▸ Given exercise
Reproduce, exactly and in full, only the lines below from the one containing "What OpenSCAD source" through the one containing "tab_len = 8.25; // [7.8:0.05:9]".

(Items listed in a dataset)

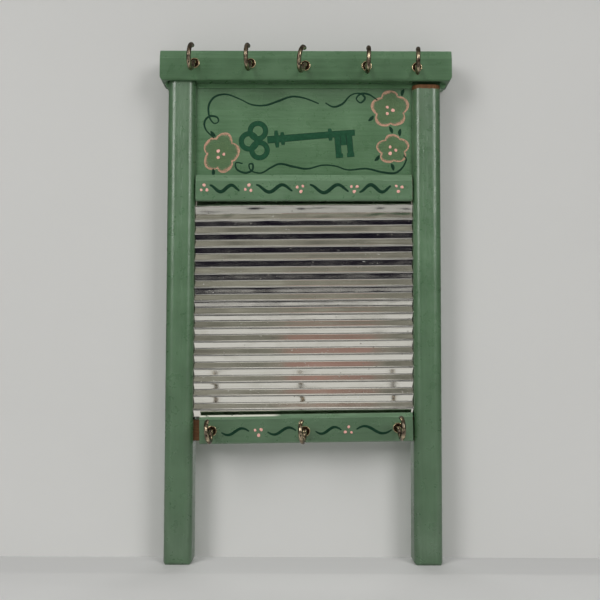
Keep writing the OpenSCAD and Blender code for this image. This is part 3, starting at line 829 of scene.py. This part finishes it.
def key_motif(slant=math.radians(5), scale=0.96, right=4.2, up=1.8):
    """An old-fashioned door key: trefoil bow, collared shank and a notched bit."""
    shank = -1.0
    bow = (-33.5, shank)
    bit_end = -15.1
    parts = []
    for place in np.radians([90, 180, 270]):
        lobe = (bow[0] + 6.2 * math.cos(place), bow[1] + 6.2 * math.sin(place))
        parts.append(stroke(ring_path(lobe, 4.9, place), lambda t: 3.4, 0.12))
    shaft = [(-28 + 56 * t, shank) for t in np.linspace(0, 1, 30)]
    parts.append(stroke(shaft, lambda t: 4.9 - 0.9 * t, 0.16))
    for x, height in ((-22.0, 11.0), (-18.2, 8.2), (12.2, 7.8)):
        band = [(x, shank + height * (t - 0.5)) for t in np.linspace(0, 1, 14)]
        parts.append(stroke(band, pressed(3.1, 0.6), 0.20))
    for x, length in ((16.6, 13.5), (24.2, 13.5), (20.4, 7.5)):
        tooth = [(x, shank - length * t) for t in np.linspace(0, 1, 16)]
        parts.append(stroke(tooth, lambda t: 3.9, 0.18))
    for start in (14.6, 21.8):
        foot = [(x, bit_end) for x in np.linspace(start, start + 4.6, 8)]
        parts.append(stroke(foot, lambda t: 2.8, 0.15))
    turned = []
    for points, faces, marks in parts:
        moved = [(scale * (x * math.cos(slant) - z * math.sin(slant)) + right,
                  scale * (x * math.sin(slant) + z * math.cos(slant)) + up, h)
                 for x, z, h in points]
        turned.append((moved, faces, marks))
    return turned


def rail_ornament(paints):
    """Wavy strokes with three dots between them."""
    wavy = {"widest": 2.3, "turns": 1.38, "start": 0.25}
    mid_squiggles = [squiggle(-57, -39, 0, 2.0, -1, **wavy), squiggle(-29, -7, 0, 2.2, -1, **wavy),
                     squiggle(3.5, 27, -0.2, 2.4, -1, **wavy), squiggle(33.5, 52.5, 0, 2.2, 1, **wavy)]
    mid_dots = []
    for x, turn in ((-60.4, 90), (-33.6, 200), (-2.2, 40), (30.4, 150), (57.4, 260)):
        mid_dots += triplet((x, 0.1), math.radians(turn), 0.95, 2.0)
    paint_on("mid_rail_strokes", mid_squiggles, paints["dark"], "mid_rail", MID_TILT, -0.6)
    paint_on("mid_rail_dots", mid_dots, paints["pink"], "mid_rail", MID_TILT, -0.6)
    low_squiggles = [squiggle(-50.5, -34, 0, 1.9), squiggle(-23, -6, 0, 2.0),
                     squiggle(5.5, 21, 0, 1.9), squiggle(30, 51, 0, 2.2, -1)]
    low_dots = triplet((-28.5, 0), 0.6, 0.95, 2.1) + triplet((25.2, 0), 1.5, 0.85, 2.1)
    paint_on("bottom_rail_strokes", low_squiggles, paints["dark"], "bottom_rail", LOW_TILT, -1.3)
    paint_on("bottom_rail_dots", low_dots, paints["pink"], "bottom_rail", LOW_TILT, -1.5)


def ornament():
    paints = {
        "dark": stroke_paint("leaf_green_paint", LEAF_GREEN, (0.006, 0.030, 0.016, 1), 0.88, 11.0),
        "key": stroke_paint("key_green_paint", KEY_GREEN, (0.007, 0.034, 0.018, 1), 0.80, 12.0),
        "pink": stroke_paint("pink_dot_paint", DOT_PINK, (0.66, 0.30, 0.24, 1), 0.90, 13.0),
        "petal": petal_paint(),
    }
    headboard_ornament(paints)
    rail_ornament(paints)


# ---- Studio ----

def sheet(name, corners, material):
    """Flat stage surface from its corners, in metres."""
    mesh = bpy.data.meshes.new(name)
    mesh.from_pydata(corners, [], [tuple(range(len(corners)))])
    mesh.materials.append(material)
    surface = bpy.data.objects.new(name, mesh)
    bpy.context.scene.collection.objects.link(surface)
    return surface


def glow(name, colour, strength, dimmest=1.0):
    """Light of one colour, clouded down to its dimmest share."""
    look = Look(name)
    cloud = look.remap(look.noise((0.024, 0.020, 0.010), 5, 0.62), 0.40, 0.60, strength * dimmest, strength)
    shader = look.add("Emission", {"Color": colour, "Strength": cloud})
    look.tree.links.new(shader.outputs[0], look.output.inputs["Surface"])
    return look.material


def mirrored_card(name, corners, *light):
    """Glowing card that only reflections show."""
    card = sheet(name, corners, glow(name, *light))
    card.visible_camera = False
    card.visible_diffuse = False
    card.visible_shadow = False
    card.visible_transmission = False


def floor_and_wall():
    floor_look = plain_surface("pale_floor", (0.76, 0.76, 0.75, 1))
    sheet("floor", [(-3, -3, 0), (3, -3, 0), (3, 3, 0), (-3, 3, 0)], floor_look.material)

    # The wall stands just behind the rack. It can't be seen from behind and casts no shade on the back.
    # Painted shade: the wall is painted darker towards its top.
    wall_look = plain_surface("pale_wall", (0.745, 0.745, 0.73, 1), 0.83)
    front = wall_look.output.inputs["Surface"].links[0].from_socket
    behind = wall_look.add("NewGeometry").outputs["Backfacing"]
    clear = wall_look.add("BsdfTransparent").outputs[0]
    shown = wall_look.add("MixShader", {0: behind, 1: front, 2: clear}).outputs[0]
    wall_look.tree.links.new(shown, wall_look.output.inputs["Surface"])
    y = CAD_BOX[1].y + 0.0008
    wall = sheet("wall", [(-3, y, 0), (3, y, 0), (3, y, 3), (-3, y, 3)], wall_look.material)
    wall.visible_shadow = False
    wall.visible_diffuse = False
    wall.visible_glossy = False


def mirrored_room():
    """What the tin mirrors: a pale and a dark strip of table, an olive and a warm card overhead, and a
    pale card in front."""
    z = 0.0006
    mirrored_card("dark_strip", [(-0.3, -0.100, z), (0.3, -0.122, z), (0.3, -0.21, z), (-0.3, -0.23, z)],
                  (0.010, 0.008, 0.016, 1), 1.0)
    mirrored_card("pale_strip", [(-0.3, -0.02, z), (0.3, -0.02, z), (0.3, -0.122, z), (-0.3, -0.100, z)],
                  (1.0, 0.995, 0.97, 1), 0.78)
    z = 0.50
    mirrored_card("olive_card", [(-0.4, -0.12, z), (0.4, -0.12, z), (0.4, -0.33, z), (-0.4, -0.33, z)],
                  (0.27, 0.265, 0.225, 1), 1.50, 0.30)
    z = 0.30
    left, right = -0.018, 0.058
    mirrored_card("warm_card", [(left, -0.094, z), (right, -0.094, z), (right, -0.146, z), (left, -0.146, z)],
                  (0.52, 0.33, 0.285, 1), 0.85, 0.7)
    half = 0.112
    mirrored_card("crest_card", [(-half, -0.50, 0.39), (half, -0.50, 0.39), (half, -0.36, 0.56),
                                 (-half, -0.36, 0.56)],
                  (1.0, 0.99, 0.95, 1), 0.95)


def softbox(name, azimuth, elevation, distance, width, height, power, target):
    """Area light on a sphere about the target; azimuth 0 is straight in front, + to the right."""
    a, e = math.radians(azimuth), math.radians(elevation)
    way = Vector((math.sin(a) * math.cos(e), -math.cos(a) * math.cos(e), math.sin(e)))
    lamp = bpy.data.lights.new(name, "AREA")
    lamp.shape = "RECTANGLE"
    lamp.size, lamp.size_y = width, height
    lamp.energy = power
    lamp.color = (1.0, 0.995, 0.985)
    obj = bpy.data.objects.new(name, lamp)
    bpy.context.scene.collection.objects.link(obj)
    obj.location = target + way * distance
    obj.rotation_mode = "QUATERNION"
    obj.rotation_quaternion = way.to_track_quat("Z", "Y")
    obj.visible_camera = False
    return obj


def lights():
    middle = (CAD_BOX[0] + CAD_BOX[1]) / 2
    key = softbox("key_overhead", -8, 56, 1.15, 1.1, 0.42, 2.3, middle)
    key.visible_glossy = False
    softbox("left_window", -36, 24, 1.15, 0.40, 0.60, 4.2, middle)
    softbox("right_window", 35, 24, 1.15, 0.40, 0.60, 3.7, middle)
    back = softbox("back_fill", 180, 25, 1.3, 1.2, 0.8, 6.0, middle)
    back.visible_glossy = False


def world():
    """Dim grey room that shows as a pale backdrop to the camera."""
    room = bpy.data.worlds.new("room")
    bpy.context.scene.world = room
    room.use_nodes = True
    tree = room.node_tree
    tree.nodes.clear()
    output = tree.nodes.new("ShaderNodeOutputWorld")
    seen = tree.nodes.new("ShaderNodeLightPath")
    lit = tree.nodes.new("ShaderNodeBackground")
    lit.inputs["Color"].default_value = (0.130, 0.130, 0.127, 1)
    pale = tree.nodes.new("ShaderNodeBackground")
    pale.inputs["Color"].default_value = (0.52, 0.52, 0.51, 1)
    both = tree.nodes.new("ShaderNodeMixShader")
    tree.links.new(seen.outputs["Is Camera Ray"], both.inputs[0])
    tree.links.new(lit.outputs[0], both.inputs[1])
    tree.links.new(pale.outputs[0], both.inputs[2])
    tree.links.new(both.outputs[0], output.inputs["Surface"])


def camera():
    """Seen from straight in front, a little below the middle and looking slightly up."""
    data = bpy.data.cameras.new("camera")
    data.sensor_width = 36
    data.lens = 55.13
    data.clip_start = 0.01
    cam = bpy.data.objects.new("camera", data)
    bpy.context.scene.collection.objects.link(cam)
    place = Matrix.Translation((-0.0031, -0.5497, 0.1258))
    pitch = Matrix.Rotation(math.radians(90 + 3.24), 4, "X")
    roll = Matrix.Rotation(math.radians(0.17), 4, "Z")
    cam.matrix_world = place @ pitch @ roll
    bpy.context.scene.camera = cam


def studio():
    bpy.context.scene.view_settings.view_transform = "Standard"
    bpy.context.scene.view_settings.look = "None"
    floor_and_wall()
    mirrored_room()
    lights()
    world()
    camera()


dress_wood()
dress_steel()
rub_plate(tinplate())
hooks()
ornament()
studio()
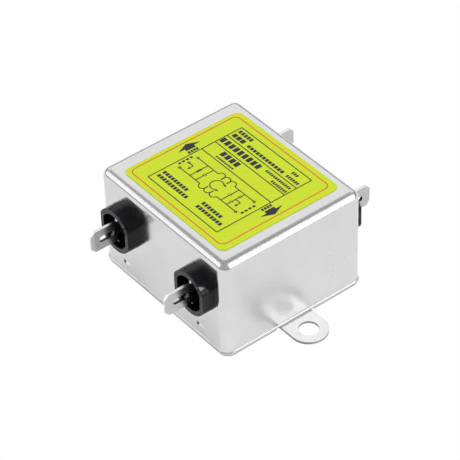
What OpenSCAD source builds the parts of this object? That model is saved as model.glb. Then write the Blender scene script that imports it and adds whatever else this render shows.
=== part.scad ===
// EMI line filter in a drawn metal can, chassis mounting.
// Frame: the origin is at the middle of the mounting face, under the base plate.
// +X points to the two load terminals, -X to the two line terminals,
// the mounting ears lie along Y, and +Z points up to the label. Millimetres.

/* [Can] */
// outside length of the can between its two terminal walls
can_x = 44.5; // [42:0.5:52]
// outside length of the can between its two eared sides
can_y = 50.5; // [49.5:0.5:60]
// height of the can's top above the mounting face
height = 30.1; // [29.6:0.1:34]
// thickness of the can's sheet
can_t = 0.5; // [0.4:0.05:0.6]
// outer radius of the four upright corners
corner_r = 2.6; // [2.5:0.1:4]
// outer radius along the top edge
top_r = 2.3; // [1.6:0.1:2.4]
// how far the lip at the can's foot stands out
lip = 0.3; // [0.15:0.05:0.4]

/* [Base plate] */
// thickness of the base plate
plate_t = 0.7; // [0.6:0.05:1]
// width of a mounting ear
ear_w = 10.2; // [9:0.2:12]
// distance between the two mounting holes
hole_spacing = 61; // [60.5:0.5:72]
// diameter of a mounting hole
hole_d = 5.3; // [4.2:0.1:5.6]

/* [Terminals] */
// distance between the two terminals of a side
terminal_pitch = 30.5; // [30:0.25:32]
// height of the terminals' middle above the mounting face
terminal_z = 17.25; // [17:0.05:18]
// width of the push-on tab
tab_w = 6.35; // [6.2:0.05:6.5]
// thickness of the push-on tab
tab_t = 0.8; // [0.7:0.05:0.9]
// length of the tab from its tip to its shoulders
tab_len = 8.25; // [7.8:0.05:9]

/* [Bushings] */
// outer diameter of a bushing's cup
cup_d = 12.8; // [12.6:0.1:13.2]
// width of a cup across its two upright flats
cup_flats = 11.5; // [11.4:0.1:12]
// how far a cup stands out of the can
cup_out = 3.4; // [3:0.1:4.5]
// thickness of a cup's wall at the flats
cup_wall = 1.25; // [1:0.05:1.25]
// depth of a cup from its rim to its floor
cup_depth = 3.9; // [3.6:0.1:3.9]

/* [Label] */
// size of the label along the line from terminals to terminals
label_x = 37.7; // [36:0.1:38]
// size of the label from ear to ear
label_y = 40.6; // [40:0.1:42]
// thickness of the label
label_t = 0.12; // [0.1:0.01:0.2]

/* [Hidden] */
$fn = 64;
e = 0.01;                       // overlap of cutters past a face
half_x = can_x / 2;
half_y = can_y / 2;
seat = 0.05;                    // clearance of a moulded or pressed fit, each side

// catches: lances of the can that snap into windows of the base plate's tabs
catch_len = 2.9;
catch_off = 0.4;                // from the terminal's axis, towards the hinge
catch_h = 1.1;
catch_z = 4.25;
catch_in = 0.55;                // how far a catch's free end is pressed in
catch_slot = 0.05;              // width of the slit along a catch
catch_gap = 0.35;               // width of the opening at its free end
plate_bend = 0.2;               // inner radius of a bent-up tab
tab_gap = 0.1;                  // from the can's wall to the bend
tab_face = half_x - can_t - tab_gap - plate_bend;   // outer face of a bent-up tab
latch_w = 6.5;                  // width of a bent-up tab
latch_top = 6.4;
window_play = 0.3;              // between a catch and its window, each side

// terminals and bushings
tab_chamfer = 1.2;
tab_bevel = 1;                  // length of the thinned tip
tab_bevel_t = 0.45;             // thickness of the tip's end
slot_l = 4.6;
slot_w = 1.8;
slot_from_tip = 4.85;
shoulder_w = 7.2;               // width behind the shoulders
shoulder_in = 0.75;             // shoulders' place behind the cup's rim
nose_l = 1.2;                   // slightly smaller front of a cup
nose_step = 0.05;
cup_corner = 1.5;               // rounding between a cup's flats and its arcs
mouth_corner = 0.9;             // the same in its mouth
mouth_extra = 0.2;              // how much thicker the wall is at the arcs
slot_in = 8;                    // how deep the terminal's slot reaches into a bushing
// side of the square flange inside the can, as wide as the flat of the wall allows
flange_size = min(14.8, 2 * (half_y - corner_r - terminal_pitch / 2));
flange_t = 1.5;
flange_round = 2;
boss_d = 10;
boss_l = 3;
tip_x = half_x + cup_out - shoulder_in + tab_len;   // from the middle to a tab's tip
leg_w = 2;                      // leg that goes down to the board
leg_x = 15;                     // inner side of that leg
neck_w = 4;                     // width of the strip between the tail and the leg
tail_cut = 1;                   // corner taken off the tail's inner end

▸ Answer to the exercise
What OpenSCAD source builds the parts of this object? That model is saved as model.glb. Then write the Blender scene script that imports it and adds whatever else this render shows.
=== part.scad ===
// EMI line filter in a drawn metal can, chassis mounting.
// Frame: the origin is at the middle of the mounting face, under the base plate.
// +X points to the two load terminals, -X to the two line terminals,
// the mounting ears lie along Y, and +Z points up to the label. Millimetres.

/* [Can] */
// outside length of the can between its two terminal walls
can_x = 44.5; // [42:0.5:52]
// outside length of the can between its two eared sides
can_y = 50.5; // [49.5:0.5:60]
// height of the can's top above the mounting face
height = 30.1; // [29.6:0.1:34]
// thickness of the can's sheet
can_t = 0.5; // [0.4:0.05:0.6]
// outer radius of the four upright corners
corner_r = 2.6; // [2.5:0.1:4]
// outer radius along the top edge
top_r = 2.3; // [1.6:0.1:2.4]
// how far the lip at the can's foot stands out
lip = 0.3; // [0.15:0.05:0.4]

/* [Base plate] */
// thickness of the base plate
plate_t = 0.7; // [0.6:0.05:1]
// width of a mounting ear
ear_w = 10.2; // [9:0.2:12]
// distance between the two mounting holes
hole_spacing = 61; // [60.5:0.5:72]
// diameter of a mounting hole
hole_d = 5.3; // [4.2:0.1:5.6]

/* [Terminals] */
// distance between the two terminals of a side
terminal_pitch = 30.5; // [30:0.25:32]
// height of the terminals' middle above the mounting face
terminal_z = 17.25; // [17:0.05:18]
// width of the push-on tab
tab_w = 6.35; // [6.2:0.05:6.5]
// thickness of the push-on tab
tab_t = 0.8; // [0.7:0.05:0.9]
// length of the tab from its tip to its shoulders
tab_len = 8.25; // [7.8:0.05:9]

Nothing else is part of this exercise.